* _Exercise brief_:
Starting at the line that has "mesh = bpy.data.meshes.new(STONE_NAME)" and stopping after the line that has "obj.parent = None", reproduce the listing below exactly; omit everything else.

* _Dataset section_:
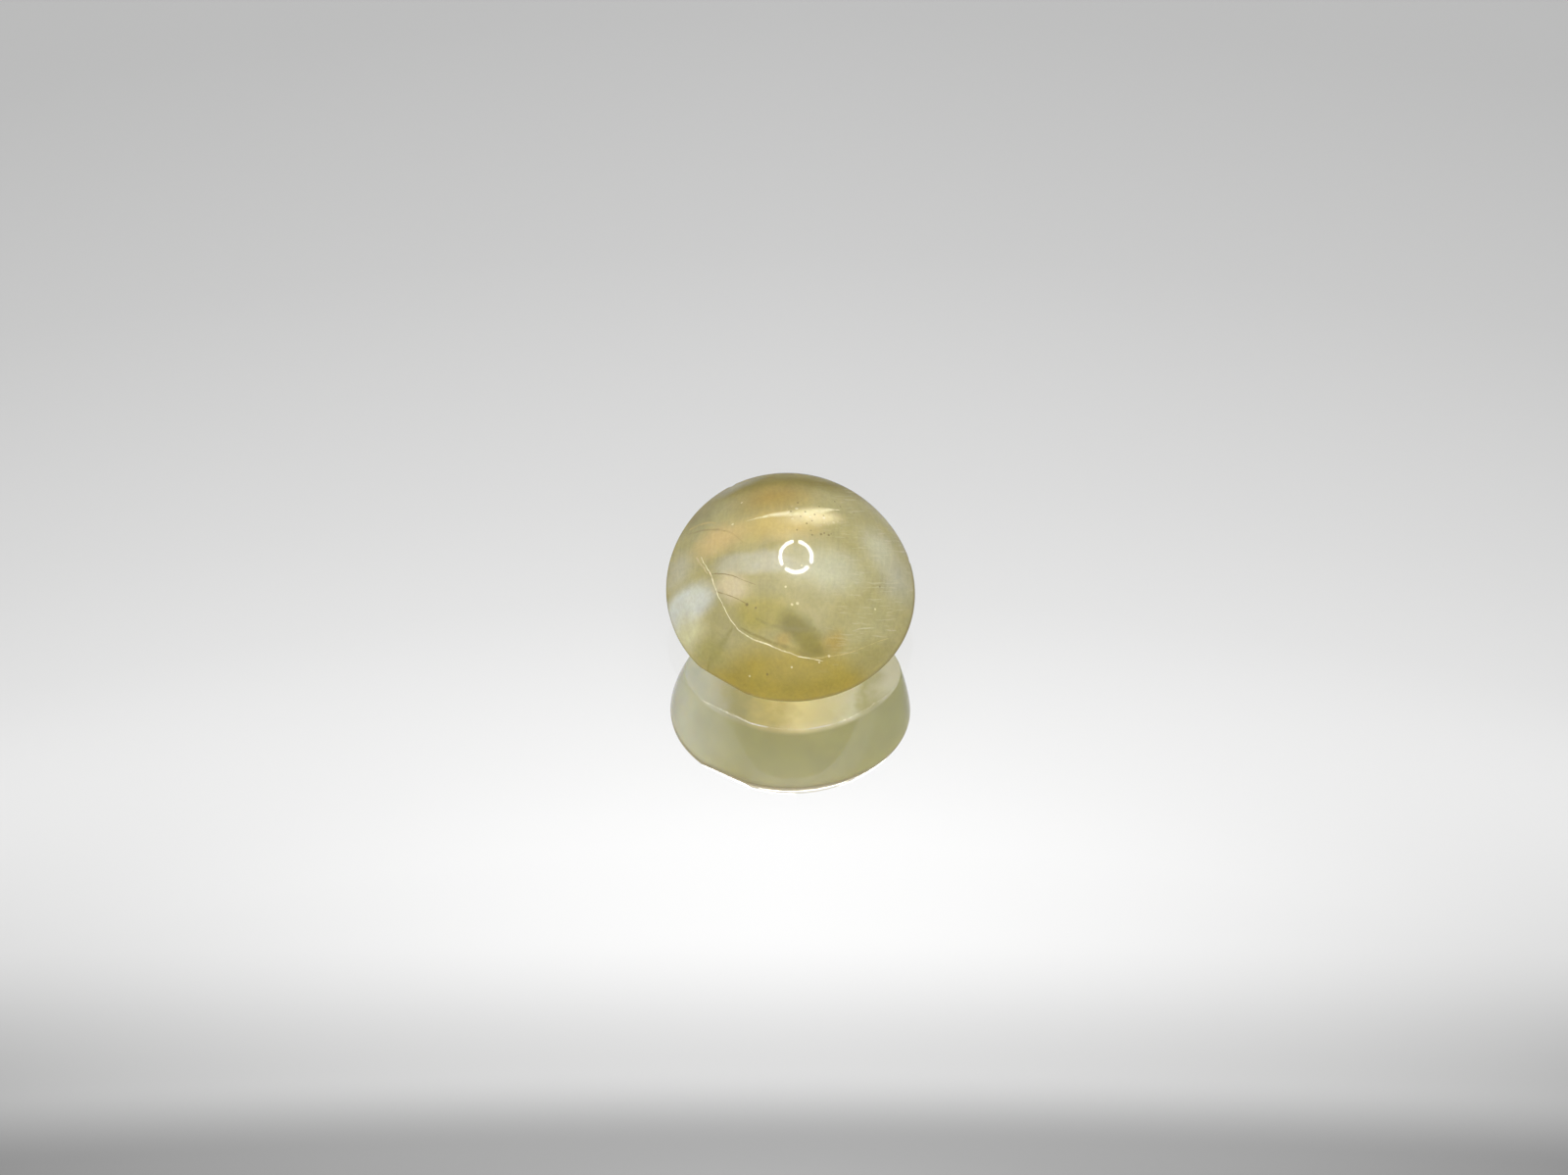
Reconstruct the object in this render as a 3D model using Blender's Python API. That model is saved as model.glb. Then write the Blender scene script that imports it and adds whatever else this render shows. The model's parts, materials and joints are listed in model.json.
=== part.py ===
# A polished chrysoberyl cabochon: one solid stone with a leaning dome, an uneven
# girdle and a flared underside ground flat at its foot. Metres, +Z up; the foot lies
# in the plane Z = 0, +X runs along the long way of its oval and the girdle dips at -Y.

import math

import bmesh
import bpy

MM = 0.001

# Girdle, the widest line round the stone
GIRDLE_HALF_WIDTH = 3.96 * MM
GIRDLE_FRONT = 4.10 * MM
GIRDLE_BACK = 4.00 * MM
GIRDLE_HEIGHT_FRONT = 0.56 * MM
GIRDLE_HEIGHT_SIDE = 1.40 * MM
GIRDLE_HEIGHT_BACK = 2.19 * MM
GIRDLE_SIDEWAYS_TILT = 0.04 * MM
# Unevenness of the hand-cut outline: waves round the stone, amplitude, direction
OUTLINE_WAVES = ((2, 0.010, math.radians(309)), (3, 0.014, math.radians(286)))
# One straight stretch ground into the girdle: direction and distance from the middle
STRAIGHT_SIDE_DIRECTION = math.radians(-121.5)
STRAIGHT_SIDE_DISTANCE = 3.94 * MM

# Dome above the girdle: its highest point and how strongly its top is rounded
STONE_HEIGHT = 3.54 * MM
APEX_X = 0.11 * MM
APEX_Y = 0.57 * MM
TOP_RADIUS_ACROSS = 4.22 * MM
TOP_RADIUS_ALONG = 5.28 * MM

# Flat foot and the flare between it and the girdle
FOOT_HALF_WIDTH = 3.57 * MM
FOOT_HALF_DEPTH = 2.42 * MM
FOOT_MIDDLE_X = 0.10 * MM
FOOT_MIDDLE_Y = 0.34 * MM
FOOT_POINTEDNESS = 1.80
FLARE_ROUNDING = 1.35

# Mesh of the solid
SIDES = 84
LATITUDES = 40
FOOT_LATITUDE = math.radians(-36)
WELD_DISTANCE = 0.0002 * MM
SHARP_ANGLE = math.radians(24)

STONE_NAME = "chrysoberyl_cabochon"
STONE_COLOR = (0.42, 0.33, 0.11, 1.0)
STONE_ROUGHNESS = 0.06
STONE_IOR = 1.75


def clear_scene():
    for item in list(bpy.data.objects):
        bpy.data.objects.remove(item, do_unlink=True)


def signed_power(value, exponent):
    return math.copysign(abs(value) ** exponent, value)


def girdle_point(azimuth):
    """A point of the girdle, seen from the middle of the stone."""
    across = math.cos(azimuth)
    along = math.sin(azimuth)
    depth = GIRDLE_BACK if along > 0 else GIRDLE_FRONT
    wave = 1 + sum(size * math.cos(count * azimuth - turn) for count, size, turn in OUTLINE_WAVES)
    x = GIRDLE_HALF_WIDTH * across * wave
    y = depth * along * wave
    # What stands past the straight side is ground back to it
    side_x = math.cos(STRAIGHT_SIDE_DIRECTION)
    side_y = math.sin(STRAIGHT_SIDE_DIRECTION)
    excess = max(0.0, x * side_x + y * side_y - STRAIGHT_SIDE_DISTANCE)
    x -= excess * side_x
    y -= excess * side_y
    lean = (GIRDLE_HEIGHT_BACK - GIRDLE_HEIGHT_FRONT) / 2
    sag = (GIRDLE_HEIGHT_BACK + GIRDLE_HEIGHT_FRONT) / 2 - GIRDLE_HEIGHT_SIDE
    z = GIRDLE_HEIGHT_SIDE + lean * along + sag * along ** 2 - GIRDLE_SIDEWAYS_TILT * across
    return x, y, z


def foot_edge_point(azimuth):
    """A point of the edge of the flat foot, an oval a little drawn out at its ends."""
    exponent = 2 / FOOT_POINTEDNESS
    x = FOOT_MIDDLE_X + FOOT_HALF_WIDTH * signed_power(math.cos(azimuth), exponent)
    y = FOOT_MIDDLE_Y + FOOT_HALF_DEPTH * signed_power(math.sin(azimuth), exponent)
    return x, y, 0.0


def dome_point(azimuth, latitude):
    """A point of the dome: latitude 0 is the girdle and 90 degrees the apex."""
    girdle_x, girdle_y, girdle_z = girdle_point(azimuth)
    reach_x = girdle_x - APEX_X
    reach_y = girdle_y - APEX_Y
    rise = STONE_HEIGHT - girdle_z
    # With this exponent the top has the two radii above, whatever the girdle does
    fullness = (reach_x ** 2 / TOP_RADIUS_ACROSS + reach_y ** 2 / TOP_RADIUS_ALONG) / rise
    x = APEX_X + reach_x * math.cos(latitude)
    y = APEX_Y + reach_y * math.cos(latitude)
    z = girdle_z + rise * math.sin(latitude) ** fullness
    return x, y, z


def flare_point(azimuth, climb):
    """A point of the flare: climb 0 is the edge of the foot and 1 the girdle."""
    girdle_x, girdle_y, girdle_z = girdle_point(azimuth)
    foot_x, foot_y, foot_z = foot_edge_point(azimuth)
    outward = 1 - (1 - climb) ** FLARE_ROUNDING
    x = foot_x + (girdle_x - foot_x) * outward
    y = foot_y + (girdle_y - foot_y) * outward
    z = foot_z + (girdle_z - foot_z) * climb
    return x, y, z


def foot_point(azimuth, reach):
    """A point of the flat foot: reach 0 is its middle and 1 its edge."""
    edge_x, edge_y, foot_z = foot_edge_point(azimuth)
    x = FOOT_MIDDLE_X + (edge_x - FOOT_MIDDLE_X) * reach
    y = FOOT_MIDDLE_Y + (edge_y - FOOT_MIDDLE_Y) * reach
    return x, y, foot_z


def stone_point(azimuth, latitude):
    """Where a point of the unit sphere lies on the stone."""
    if latitude >= 0:
        return dome_point(azimuth, latitude)
    if latitude > FOOT_LATITUDE:
        return flare_point(azimuth, 1 - latitude / FOOT_LATITUDE)
    return foot_point(azimuth, (latitude + math.pi / 2) / (FOOT_LATITUDE + math.pi / 2))


def shape_stone():
    """A unit sphere whose every point is moved to its place on the stone."""
    shape = bmesh.new()
    bmesh.ops.create_uvsphere(shape, u_segments=SIDES, v_segments=LATITUDES, radius=1)
    for vert in shape.verts:
        azimuth = math.atan2(vert.co.y, vert.co.x)
        latitude = math.asin(max(-1.0, min(1.0, vert.co.z)))
        vert.co = stone_point(azimuth, latitude)
    bmesh.ops.remove_doubles(shape, verts=shape.verts, dist=WELD_DISTANCE)
    center_on_origin(shape)
    bmesh.ops.recalc_face_normals(shape, faces=shape.faces)
    return shape


def center_on_origin(shape):
    """Puts the middle of the stone's outline, seen from above, over the origin."""
    for axis in (0, 1):
        places = [vert.co[axis] for vert in shape.verts]
        middle = (min(places) + max(places)) / 2
        for vert in shape.verts:
            vert.co[axis] -= middle


def stone_material():
    material = bpy.data.materials.new("polished_chrysoberyl")
    material.use_nodes = True
    shader = material.node_tree.nodes["Principled BSDF"]
    shader.inputs["Base Color"].default_value = STONE_COLOR
    shader.inputs["Roughness"].default_value = STONE_ROUGHNESS
    shader.inputs["Metallic"].default_value = 0.0
    shader.inputs["IOR"].default_value = STONE_IOR
    return material


def build_stone(collection):
    shape = shape_stone()
    mesh = bpy.data.meshes.new(STONE_NAME)
    shape.to_mesh(mesh)
    shape.free()
    mesh.materials.append(stone_material())
    mesh.shade_smooth()
    mesh.set_sharp_from_angle(angle=SHARP_ANGLE)
    stone = bpy.data.objects.new(STONE_NAME, mesh)
    collection.objects.link(stone)
    return stone


clear_scene()
stone_collection = bpy.data.collections.new("chrysoberyl")
bpy.context.scene.collection.children.link(stone_collection)
build_stone(stone_collection)
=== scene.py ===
import bpy
import json
import math
from mathutils import Matrix, Vector

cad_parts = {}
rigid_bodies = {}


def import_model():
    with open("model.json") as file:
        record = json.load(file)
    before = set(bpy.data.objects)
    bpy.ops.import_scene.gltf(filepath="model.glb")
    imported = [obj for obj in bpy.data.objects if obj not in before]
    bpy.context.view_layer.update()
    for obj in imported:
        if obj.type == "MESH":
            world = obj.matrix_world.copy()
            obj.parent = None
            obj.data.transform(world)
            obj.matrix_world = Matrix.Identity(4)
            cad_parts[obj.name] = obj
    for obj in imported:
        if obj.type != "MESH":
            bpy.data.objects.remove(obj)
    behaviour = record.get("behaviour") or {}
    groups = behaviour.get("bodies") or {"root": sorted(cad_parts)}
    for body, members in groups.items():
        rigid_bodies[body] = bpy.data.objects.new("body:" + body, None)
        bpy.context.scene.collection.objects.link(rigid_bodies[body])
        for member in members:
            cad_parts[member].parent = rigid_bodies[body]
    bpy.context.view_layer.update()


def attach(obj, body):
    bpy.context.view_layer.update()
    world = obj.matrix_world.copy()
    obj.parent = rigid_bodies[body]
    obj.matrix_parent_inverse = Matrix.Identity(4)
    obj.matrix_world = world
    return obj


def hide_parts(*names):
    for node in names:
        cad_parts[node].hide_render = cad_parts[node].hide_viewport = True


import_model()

mm = 0.001
scene = bpy.context.scene


# the stone: the same form as the solid, much finer, in millimetres until the last step

stone = {
    "name": "chrysoberylStone",
    "segments": 288, "rings": 208,
    "height": 3.54, "apexX": 0.11, "apexY": 0.57,
    "topRadiusAcross": 4.22, "topRadiusAlong": 5.28,
    "halfWidth": 3.96, "front": 4.10, "back": 4.00,
    "girdleFront": 0.56, "girdleSide": 1.40, "girdleBack": 2.19, "sidewaysTilt": 0.04,
    "waves": ((2, 0.010, math.radians(309)), (3, 0.014, math.radians(286))),      # count, size, direction
    "straightSide": math.radians(-121.5), "straightSideDistance": 3.94,
    "footHalfWidth": 3.57, "footHalfDepth": 2.42, "footX": 0.10, "footY": 0.34, "footPointedness": 1.80,
    "flareRounding": 1.35, "footLatitude": math.radians(-36),
    "weldGap": 0.00002, "sharpAngle": math.radians(20), "smoothAngle": math.radians(40),
    "softeningRounds": 3, "softeningShare": 0.5,                     # smoothing of the two edges
    "nicks": ((-1.28, -3.86, 0.11, 0.05), (2.45, -3.02, 0.08, 0.025),            # x, y, radius, depth
              (3.86, 0.9, 0.10, 0.03), (-1.9, 3.55, 0.12, 0.04)),
}


def girdlePoint(azimuth):
    across, along = math.cos(azimuth), math.sin(azimuth)
    depth = stone["back"] if along > 0 else stone["front"]
    wave = 1 + sum(size * math.cos(count * azimuth - turn) for count, size, turn in stone["waves"])
    x, y = stone["halfWidth"] * across * wave, depth * along * wave
    sideX, sideY = math.cos(stone["straightSide"]), math.sin(stone["straightSide"])
    excess = max(0.0, x * sideX + y * sideY - stone["straightSideDistance"])      # ground back to the straight side
    lean = (stone["girdleBack"] - stone["girdleFront"]) / 2
    sag = (stone["girdleBack"] + stone["girdleFront"]) / 2 - stone["girdleSide"]
    z = stone["girdleSide"] + lean * along + sag * along ** 2 - stone["sidewaysTilt"] * across
    return Vector((x - excess * sideX, y - excess * sideY, z))


def footPoint(azimuth):
    across, along = math.cos(azimuth), math.sin(azimuth)
    power = 2 / stone["footPointedness"]
    x = stone["footX"] + stone["footHalfWidth"] * math.copysign(abs(across) ** power, across)
    y = stone["footY"] + stone["footHalfDepth"] * math.copysign(abs(along) ** power, along)
    return Vector((x, y, 0))


def domePoint(azimuth, latitude):
    girdle = girdlePoint(azimuth)
    reachX, reachY = girdle.x - stone["apexX"], girdle.y - stone["apexY"]
    rise = stone["height"] - girdle.z
    fullness = (reachX ** 2 / stone["topRadiusAcross"] + reachY ** 2 / stone["topRadiusAlong"]) / rise
    spread = math.cos(latitude)
    z = girdle.z + rise * math.sin(latitude) ** fullness
    return Vector((stone["apexX"] + reachX * spread, stone["apexY"] + reachY * spread, z))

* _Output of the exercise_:
    mesh = bpy.data.meshes.new(STONE_NAME)
    shape.to_mesh(mesh)
    shape.free()
    mesh.materials.append(stone_material())
    mesh.shade_smooth()
    mesh.set_sharp_from_angle(angle=SHARP_ANGLE)
    stone = bpy.data.objects.new(STONE_NAME, mesh)
    collection.objects.link(stone)
    return stone


clear_scene()
stone_collection = bpy.data.collections.new("chrysoberyl")
bpy.context.scene.collection.children.link(stone_collection)
build_stone(stone_collection)
=== scene.py ===
import bpy
import json
import math
from mathutils import Matrix, Vector

cad_parts = {}
rigid_bodies = {}


def import_model():
    with open("model.json") as file:
        record = json.load(file)
    before = set(bpy.data.objects)
    bpy.ops.import_scene.gltf(filepath="model.glb")
    imported = [obj for obj in bpy.data.objects if obj not in before]
    bpy.context.view_layer.update()
    for obj in imported:
        if obj.type == "MESH":
            world = obj.matrix_world.copy()
            obj.parent = None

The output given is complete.